Shall we do some defining? Let’s. Copyright protects creative work and its author, while trademark protects the logos, brand names, and other marks used by a business in the course of selling that material (thus the “trade” part.) The character and idea of Superman is copyrighted and, depending on which judge or lawyer you are, it contains several copyright-protected elements like the name of the planet he’s from, the newspaper he works for, and the villains he fights. The symbol on his chest, however, is a trademark, as it’s used to sell merchandise. So is the logo on the covers of his comic books. These two protections have different lifespans and rules for keeping them active, and they don’t have to exist simultaneously. For instance, if DC let their Superman trademark registrations expire but the copyright protection was still active, you or I could publish a non-Superman related book using those trademarks. (Not sure what that would be — super-gardening?) If their copyright expired but the trademark did not, the converse would be true: you or I could publish stories about Superman but without those long-established symbols and logos.
So what does this mean for you, brave author? Well, for one, it’s worth knowing that the laws governing both of these protections favor you. The law makes it difficult for a challenger to wrest control of your creative work away from you and, provided that you’ve kept up your paperwork, it’s really difficult for a challenger to wrest control of the marks you’ve used to establish a presence in the marketplace. America is great that way — we don’t want business interrupted, and we especially don’t want authors to stop creating. But there’s still some stuff you have to do and just, well, know about. Since copyright is so straightforward, we’ll start there.
Copyright: Your Bowie Knife in the IP Jungle
You know what about that novel you just wrote? You own it, and you started enjoying the benefits of copyright protection as soon as you wrote it. Registering it with the copyright office doesn’t hurt, and it can certainly make things smoother if you ever had to defend the copyright at trial, but it’s not required to establish your ownership, at least as long as you live in the U.S. Unlike trademarks, copyright protections are common law; you make it, you own it. The novel has to be original, of course, and the ideas within it can’t be under someone else’s copyright protection (no Superman novels for you), but barring those basic matters of common sense, no one else can exploit the ideas in your novel in the same way or in any way without coming to an agreement with you first.
There’s an elegant beauty to U.S. copyright law. It prevents others from taking your ideas and financially benefiting from them at your expense, which in turn encourages authors to create. At the same time, copyrights have a built-in expiration date; provided that you haven’t signed over your creation to anyone else, your estate only enjoys that protection for a limited amount of time after your death (depending on the laws in place when the work was created). This allows all creative work to eventually become a part of the larger cultural fabric, meaning today’s cultural heroes will, in centuries to come, be as legendary and essential as Robin Hood, Achilles, and Sherlock Holmes are to us.

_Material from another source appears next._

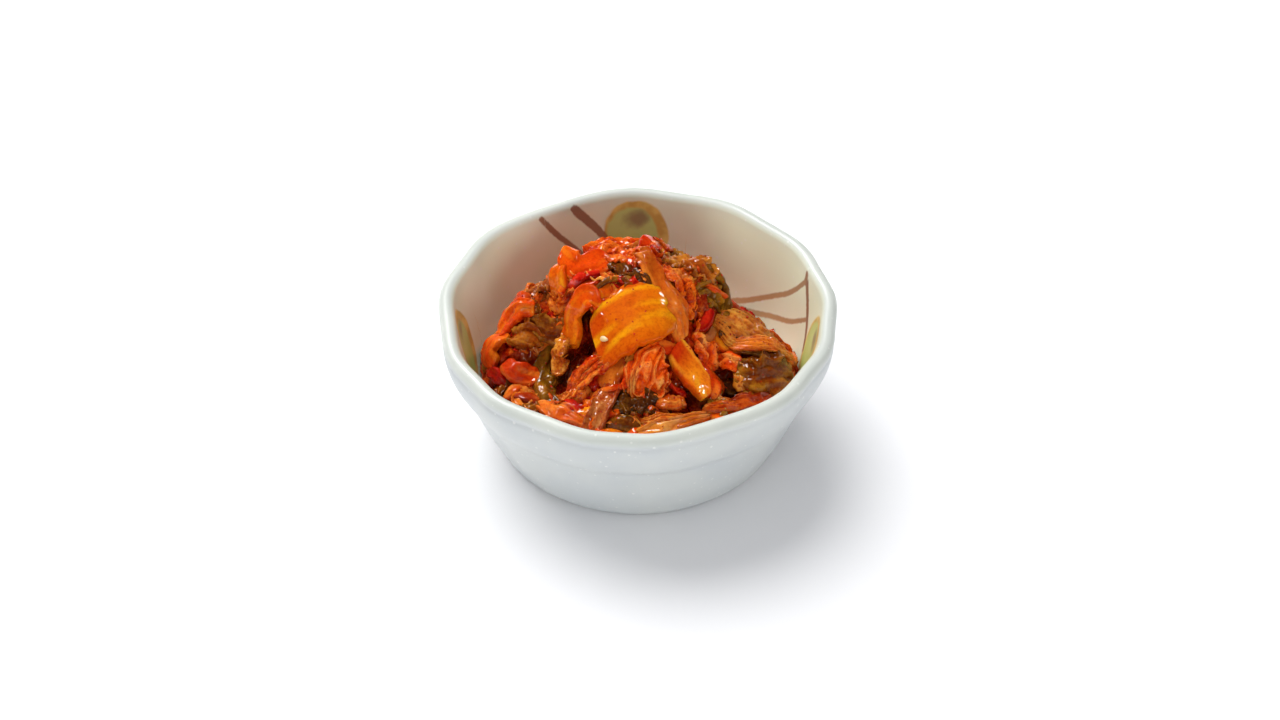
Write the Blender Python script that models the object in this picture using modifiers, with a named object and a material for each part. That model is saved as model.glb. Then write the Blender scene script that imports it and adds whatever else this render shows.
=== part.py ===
"""A side dish of kimchi heaped in its small hand-thrown stoneware bowl, at real size.

The bowl stands on the ground plane with its foot centred on the origin, and +Z is up.
Every size below is in millimetres, and MM turns it to Blender's metres.
"""

import math

import bmesh
import bpy
from mathutils import Vector, noise

MM = 0.001

# Bowl
BOWL_HEIGHT = 48.0
RIM_RADIUS = 62.5
LIP_RADIUS = 2.5  # the rounded bead that runs round the mouth
FOOT_RADIUS = 42.6
FOOT_WIDTH = 4.6
FOOT_DEPTH = 1.6
TURN_STEPS = 72

# The wall's shape between its round ends, as radius and height
INNER_WALL = ((0.0, 5.5), (13.0, 5.8), (26.0, 6.8), (35.0, 8.9), (42.0, 12.4), (47.0, 17.2),
              (50.6, 23.0), (53.2, 30.0), (55.2, 37.0), (56.8, 43.0))
UPPER_BAND = ((62.05, 43.8), (62.3, 42.2), (61.7, 38.5), (60.4, 34.4), (59.0, 31.4), (58.2, 30.4))
LOWER_WALL = ((57.5, 29.4), (56.2, 26.6), (53.6, 20.0), (51.0, 13.2), (48.6, 8.0), (47.2, 5.0),
              (46.1, 2.6))

# The hand-pressed mouth: soft corners, by their angle, with flatter stretches between
RIM_CORNERS = (-156.0, -136.0, -102.0, -88.0, -42.0, -18.0, 6.0, 30.0, 61.0, 92.0, 144.0, 170.0)
CORNER_PROUD = 0.7
FLAT_PER_DEGREE = 0.045

# Heap of kimchi
CLEARANCE = 0.35  # between the food and the glaze
HEAP_LEVEL = 23.0
HEAP_SLOPE = 0.17  # the food is pushed towards the front of the bowl
HEAP_CROWN = 7.0
HEAP_RADIUS = 52.0
TOP_RINGS = 20
BED_RINGS = 8
RELIEF = 1.5
RELIEF_GRAIN = 8.0
FOLD_PLACE = Vector((3.1, 7.7, 1.9))
FINE_PLACE = Vector((11.3, 2.9, 5.1))

# Mounds: centre x, y, half width, half depth in front and behind, height, steepness of the flank
MOUNDS = {
    "tall middle": (-1.0, 11.0, 31.0, 44.0, 34.0, 21.0, 1.75),
    "crest": (-9.0, 15.0, 22.0, 26.0, 19.0, 8.0, 1.8),
    "right crest": (14.0, 16.0, 17.0, 24.0, 17.0, 6.5, 1.8),
    "left shoulder": (-31.0, 12.0, 13.0, 18.0, 14.0, 13.0, 1.4),
    "right shoulder": (27.0, 12.0, 12.0, 18.0, 14.0, 11.0, 1.4),
    "left mound": (-38.0, 3.0, 14.0, 18.0, 17.0, 10.5, 1.5),
    "right mound": (36.0, -2.0, 17.0, 18.0, 18.0, 9.5, 1.3),
    "front mound": (3.0, -30.0, 38.0, 14.0, 18.0, 3.5, 1.2),
}


def clear_scene():
    for old in list(bpy.data.objects):
        bpy.data.objects.remove(old, do_unlink=True)


def arc(centre, radius, start, end, steps):
    """Points of an arc in the profile plane, angles in degrees from +r towards +z."""
    points = []
    for step in range(steps + 1):
        angle = math.radians(start + (end - start) * step / steps)
        points.append((centre[0] + radius * math.cos(angle), centre[1] + radius * math.sin(angle)))
    return points


def inner_profile():
    """The food side of the wall, from the middle of the floor to the lip."""
    return list(INNER_WALL)


def bowl_profile():
    """The whole section, from the floor's middle over the lip and down to the foot's middle."""
    lip = arc((RIM_RADIUS - LIP_RADIUS, BOWL_HEIGHT - LIP_RADIUS), LIP_RADIUS, 165, -30, 8)
    foot_edge = arc((FOOT_RADIUS, 2.6), 2.6, -20, -90, 3)
    foot_inner = FOOT_RADIUS - FOOT_WIDTH
    recess = [(foot_inner, 0.0), (foot_inner - 0.9, FOOT_DEPTH), (0.0, FOOT_DEPTH)]
    return inner_profile() + lip + list(UPPER_BAND) + list(LOWER_WALL) + foot_edge + recess


def mouth_scale(angle, height):
    """How far the pressed mouth pushes the wall out or in at an angle in radians and a height in mm."""
    degrees = math.degrees(angle)
    corners = sorted(RIM_CORNERS)
    corners = [corners[-1] - 360.0] + corners + [corners[0] + 360.0]
    for low, high in zip(corners, corners[1:]):
        if low <= degrees <= high:
            share = (degrees - low) / (high - low)
            depth = FLAT_PER_DEGREE * (high - low)
            change = CORNER_PROUD - depth * math.sin(math.pi * share) ** 2
            return 1.0 + change / RIM_RADIUS * (height / BOWL_HEIGHT) ** 1.5
    return 1.0


def along(points, share):
    """The point a share of the way along a run of points, and the unit direction there."""
    lengths = [math.dist(a, b) for a, b in zip(points, points[1:])]
    left = share * sum(lengths)
    for (a, b), length in zip(zip(points, points[1:]), lengths):
        if left <= length or (a, b) == (points[-2], points[-1]):
            part = left / length
            point = (a[0] + (b[0] - a[0]) * part, a[1] + (b[1] - a[1]) * part)
            return point, ((b[0] - a[0]) / length, (b[1] - a[1]) / length)
        left -= length
    return points[-1], (0.0, 1.0)


def wall_radius(height):
    """Radius of the food side of the wall at a height."""
    run = inner_profile()
    for (r0, z0), (r1, z1) in zip(run, run[1:]):
        if z0 <= height <= z1:
            return r0 + (r1 - r0) * (height - z0) / (z1 - z0)
    return run[-1][0]


def bump(share):
    """A smooth step from 0 to 1."""
    share = min(max(share, 0.0), 1.0)
    return share * share * (3.0 - 2.0 * share)


def heap_height(x, y):
    """Height of the heap's top over a point of the bowl."""
    radius = math.hypot(x, y)
    height = HEAP_LEVEL - HEAP_SLOPE * y + HEAP_CROWN * (1.0 - (radius / HEAP_RADIUS) ** 2)
    for cx, cy, half_x, front, behind, rise, steep in MOUNDS.values():
        half_y = front if y < cy else behind
        away = (abs((x - cx) / half_x) ** 2.4 + abs((y - cy) / half_y) ** 2.4) ** 0.5
        height += rise * bump(steep * (1.0 - away))
    return height


def heap_point(x, y):
    """A point of the heap's top and its normal."""
    step = 0.5
    slope_x = (heap_height(x + step, y) - heap_height(x - step, y)) / (2 * step)
    slope_y = (heap_height(x, y + step) - heap_height(x, y - step)) / (2 * step)
    return Vector((x, y, heap_height(x, y))), Vector((-slope_x, -slope_y, 1.0)).normalized()


def relief(point):
    """The uneven outline of the leaves and stems: broad folds with finer ones over them."""
    place = point / RELIEF_GRAIN
    fold = 1.0 - 2.0 * abs(noise.noise(place + FOLD_PLACE))
    fine = noise.noise(place * 2.1 + FINE_PLACE)
    return RELIEF * (fold - 0.6 + 0.7 * fine)


def contact(angle):
    """Radius and height at which the heap's edge meets the wall."""
    radius = HEAP_RADIUS
    for _ in range(12):
        height = heap_height(radius * math.cos(angle), radius * math.sin(angle))
        radius = wall_radius(height) * mouth_scale(angle, height) - CLEARANCE
    return radius, height


def make_material(name, colour, roughness, metallic=0.0):
    material = bpy.data.materials.new(name)
    material.use_nodes = True
    shader = material.node_tree.nodes["Principled BSDF"]
    shader.inputs["Base Color"].default_value = (*colour, 1.0)
    shader.inputs["Roughness"].default_value = roughness
    shader.inputs["Metallic"].default_value = metallic
    return material


def add_object(name, mesh, collection, material):
    obj = bpy.data.objects.new(name, mesh)
    collection.objects.link(obj)
    mesh.materials.append(material)
    mesh.shade_smooth()
    return obj


def turned_mesh(profile):
    """The mesh that a Screw modifier makes of a profile at +X."""
    bm = bmesh.new()
    points = [bm.verts.new((r * MM, 0.0, z * MM)) for r, z in profile]
    for a, b in zip(points, points[1:]):
        bm.edges.new((a, b))
    mesh = bpy.data.meshes.new("bowl_profile")
    bm.to_mesh(mesh)
    bm.free()
    turned = bpy.data.objects.new("bowl_profile", mesh)
    bpy.context.scene.collection.objects.link(turned)
    screw = turned.modifiers.new("Turn", "SCREW")
    screw.steps = TURN_STEPS
    screw.render_steps = TURN_STEPS
    screw.use_merge_vertices = True
    screw.merge_threshold = 0.00001
    bpy.context.view_layer.update()
    solid = bpy.data.meshes.new_from_object(turned.evaluated_get(bpy.context.evaluated_depsgraph_get()))
    bpy.data.objects.remove(turned, do_unlink=True)
    bpy.data.meshes.remove(mesh)
    return solid


def press_mouth(mesh):
    """Presses the mouth's corners and flats into the turned wall."""
    for vertex in mesh.vertices:
        x, y, z = vertex.co
        scale = mouth_scale(math.atan2(y, x), z / MM)
        vertex.co = (x * scale, y * scale, z)


def make_bowl(collection):
    mesh = turned_mesh(bowl_profile())
    mesh.name = "bowl"
    press_mouth(mesh)
    glaze = make_material("stoneware_glaze", (0.64, 0.67, 0.65), 0.22)
    return add_object("bowl", mesh, collection, glaze)


def make_kimchi(collection):
    """A sphere's rings laid over the heap above its widest ring, and on the bowl's floor below it."""
    rings = TOP_RINGS + BED_RINGS
    bm = bmesh.new()
    bmesh.ops.create_uvsphere(bm, u_segments=TURN_STEPS, v_segments=rings, radius=1.0)
    for vertex in bm.verts:
        direction = vertex.co.normalized()
        angle = math.atan2(direction.y, direction.x)
        ring = math.acos(max(-1.0, min(1.0, direction.z))) / math.pi * rings
        edge_radius, edge_height = contact(angle)
        if ring <= TOP_RINGS + 0.01:
            share = ring / TOP_RINGS
            reach = edge_radius * share
            point, normal = heap_point(reach * math.cos(angle), reach * math.sin(angle))
            point += normal * relief(point) * bump(5.0 * (1.0 - share))
        else:
            run = [p for p in inner_profile() if p[1] < edge_height]
            run.append((wall_radius(edge_height), edge_height))
            (r, z), (dr, dz) = along(run, (rings - ring) / BED_RINGS)
            r = max(0.0, r * mouth_scale(angle, z) - CLEARANCE * dz)
            point = Vector((r * math.cos(angle), r * math.sin(angle), z + CLEARANCE * dr))
        vertex.co = point * MM
    mesh = bpy.data.meshes.new("kimchi")
    bm.to_mesh(mesh)
    bm.free()
    food = make_material("kimchi", (0.58, 0.14, 0.02), 0.3)
    return add_object("kimchi", mesh, collection, food)


def centre_on_bowl(bowl, others):
    """Puts the bowl's box centre over the origin, with what lies in it."""
    xs = [vertex.co.x for vertex in bowl.data.vertices]
    ys = [vertex.co.y for vertex in bowl.data.vertices]
    shift = Vector((-(min(xs) + max(xs)) / 2, -(min(ys) + max(ys)) / 2, 0.0))
    for obj in (bowl, *others):
        for vertex in obj.data.vertices:
            vertex.co += shift


def main():
    clear_scene()
    dish = bpy.data.collections.new("kimchi_in_bowl")
    bpy.context.scene.collection.children.link(dish)
    bowl = make_bowl(dish)
    kimchi = make_kimchi(dish)
    centre_on_bowl(bowl, [kimchi])


main()
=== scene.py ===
import math
import random
from dataclasses import dataclass
from functools import partial

import bmesh
import bpy
import numpy as np
from mathutils import Matrix, Vector, noise
from mathutils.bvhtree import BVHTree


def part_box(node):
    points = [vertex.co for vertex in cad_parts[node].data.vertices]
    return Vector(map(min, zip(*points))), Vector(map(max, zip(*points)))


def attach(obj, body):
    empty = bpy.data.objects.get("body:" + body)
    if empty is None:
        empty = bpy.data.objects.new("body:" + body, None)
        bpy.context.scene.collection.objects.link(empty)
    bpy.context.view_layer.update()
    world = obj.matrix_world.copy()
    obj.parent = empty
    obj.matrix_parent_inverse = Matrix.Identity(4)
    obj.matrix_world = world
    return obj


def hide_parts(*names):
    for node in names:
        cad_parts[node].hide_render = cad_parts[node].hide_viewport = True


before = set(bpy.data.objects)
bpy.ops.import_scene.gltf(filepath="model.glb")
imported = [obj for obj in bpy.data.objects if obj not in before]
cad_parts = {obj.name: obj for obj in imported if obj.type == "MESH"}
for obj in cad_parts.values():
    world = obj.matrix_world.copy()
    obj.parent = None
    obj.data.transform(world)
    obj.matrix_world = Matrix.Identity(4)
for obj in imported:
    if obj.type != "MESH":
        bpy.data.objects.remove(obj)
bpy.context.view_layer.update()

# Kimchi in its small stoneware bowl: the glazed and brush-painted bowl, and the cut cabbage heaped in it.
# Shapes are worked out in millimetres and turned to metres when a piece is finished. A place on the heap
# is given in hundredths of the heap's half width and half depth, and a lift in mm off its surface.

MM = 0.001
BODY = "root"
FOOD_SLOT = "kimchi"
GLAZE_SLOT = "glaze"

BOWL_LOW, BOWL_HIGH = (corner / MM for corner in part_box("bowl"))
HEAP_LOW, HEAP_HIGH = (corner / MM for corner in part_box("kimchi"))
HEAP_CENTRE = (HEAP_LOW + HEAP_HIGH) / 2
HEAP_HALF = (HEAP_HIGH - HEAP_LOW) / 2

# Bowl, as radius and height
BOWL_HEIGHT = BOWL_HIGH.z
RIM_RADIUS = 62.5
LIP_RADIUS = 2.5
FOOT_RADIUS = 42.6
FOOT_WIDTH = 4.6
FOOT_DEPTH = 1.6
INNER_WALL = ((0.0, 5.5), (13.0, 5.8), (26.0, 6.8), (35.0, 8.9), (42.0, 12.4), (47.0, 17.2),
              (50.6, 23.0), (53.2, 30.0), (55.2, 37.0), (56.8, 43.0))
UPPER_BAND = ((62.05, 43.8), (62.3, 42.2), (61.7, 38.5), (60.4, 34.4), (59.0, 31.4), (58.2, 30.4))
LOWER_WALL = ((57.5, 29.4), (56.2, 26.6), (53.6, 20.0), (51.0, 13.2), (48.6, 8.0), (47.2, 5.0),
              (46.1, 2.6))
TURN_STEPS = 420
RIM_CORNERS = (-156.0, -136.0, -102.0, -88.0, -42.0, -18.0, 6.0, 30.0, 61.0, 92.0, 144.0, 170.0)
CORNER_PROUD = 0.7
FLAT_PER_DEGREE = 0.045
CORNER_BLUR = 1.8

# Brushwork on the food side: angles in degrees from +X, heights and widths in mm
LEAF_TURNS = ((90.5, 34.4, 11.3, 0.0), (-6.0, 34.4, 11.4, 1.9), (182.0, 34.2, 11.2, 3.6),
              (-90.0, 35.0, 10.6, 5.1))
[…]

Here are a few misunderstandings about copyright that deserve some attention:
If You Create IP for Someone Else In Exchange for Money, That Someone Else Has the Copyright
FALSE I know that sounds counter-intuitive, but, as mentioned, copyright laws favor the creator. In order for someone else to enjoy copyright protection for something you’ve created, there must be an agreement in place before it’s created, or an agreement transferring ownership after the fact. That means that if you write a Star Wars novel for Lucasfilm without a contract and you introduce a new alien race within it, Lucasfilm can’t use that alien race in something else; you didn’t grant Lucas ownership of those characters, even though they came into being while you were working on a project for them. At the same time, these characters are probably not much use to you since they exist in the shared Star Wars universe which is under Lucasfilm’s copyright protection. Crazy? YES. And that is why Lucasfilm (and any other IP company) would NEVER let something like this happen. You should be just as vigilant. If a buddy calls and says, “Hey, I’ve got this property I’m working on; could you work up some character designs?” then you say in response, “Buddy, you know I love you, but we need to have some contracts in place. And also, I meant that I love you like a friend not, well, you get what I mean.” If you’re wondering why the estates of Superman’s creators have recently regained the copyright to certain elements of the Superman mythology, this nuance is why; those particular materials were created before they submitted the ideas to DC and signed any contracts defining IP ownership. Even though DC paid them to further develop the material for publication, the creators retained the copyright to what was created pre-contract.
If You Create Material Using Someone Else’s IP, That Someone Owns the Material
FALSE First of all, before we get into the reasons why, don’t do this. I mean, come on — you really want to be the guy selling unlicensed Star Wars books on the black market and spending the meager dollars you earn on lawsuits? Would you want someone doing that to your IP? Of course not. But anyway, as already mentioned, no one can use your creative material without you agreeing to it first. This was the interesting wrinkle in Sean Murphy’s case; he created a Wolverine book, Marvel said they owned it by default, Sean’s lawyers disagreed, and now the material is consigned to history’s trash heap, never to be seen again. Marvel owns the copyright to the underlying idea of Wolverine (so they’re protected from Sean’s exploitation of it), but they don’t own his material expression of it.
If You Create Material Using Someone Else’s IP, But Don’t Make a Lot of Money With It, It’s OK
FALSE This particular facet of the issue is engendering much heated, emotional debate at the moment, because selling drawings of characters under copyright protection is a long and beautiful tradition in the comic book community. Fortunately, matters of law are pretty cut and dried, so it’s easy to slice through all of that. Copyright infringement is still copyright infringement no matter how it was executed, and no matter what level of severity the consequences are. Is it copyright infringement if you make your own Superman comic and leave only one copy in your bathroom? Yes. Will anyone ever care? Most likely not, unless you’re really close with Warner Brothers executives. Copyright enforcement is the sole responsibility of the copyright owner, so it’s true that if an infringement is invisible or ignored (that bathroom comic, for example) then there likely won’t be consequences, and that’s also true if a whole category of infringement tends to be consciously ignored (convention sketches, for example). But both of those instances are still infringement, you are still an infringer, and it remains the copyright holder’s option to enforce their protection. This is good news for you if you’re an author of original work (again, you’ve got a wicked Bowie knife in copyright protection). It’s not good practice to engage in infringement in the hope that nothing bad will ever happen; much better to seek out a one-time license from the copyright holder instead.
If You Don’t Use Your IP in the Marketplace, Don’t Register It, or Otherwise Let It Rot, You Lose the Copyright
FALSE Nope, that’s trademark! More on that in Part 2.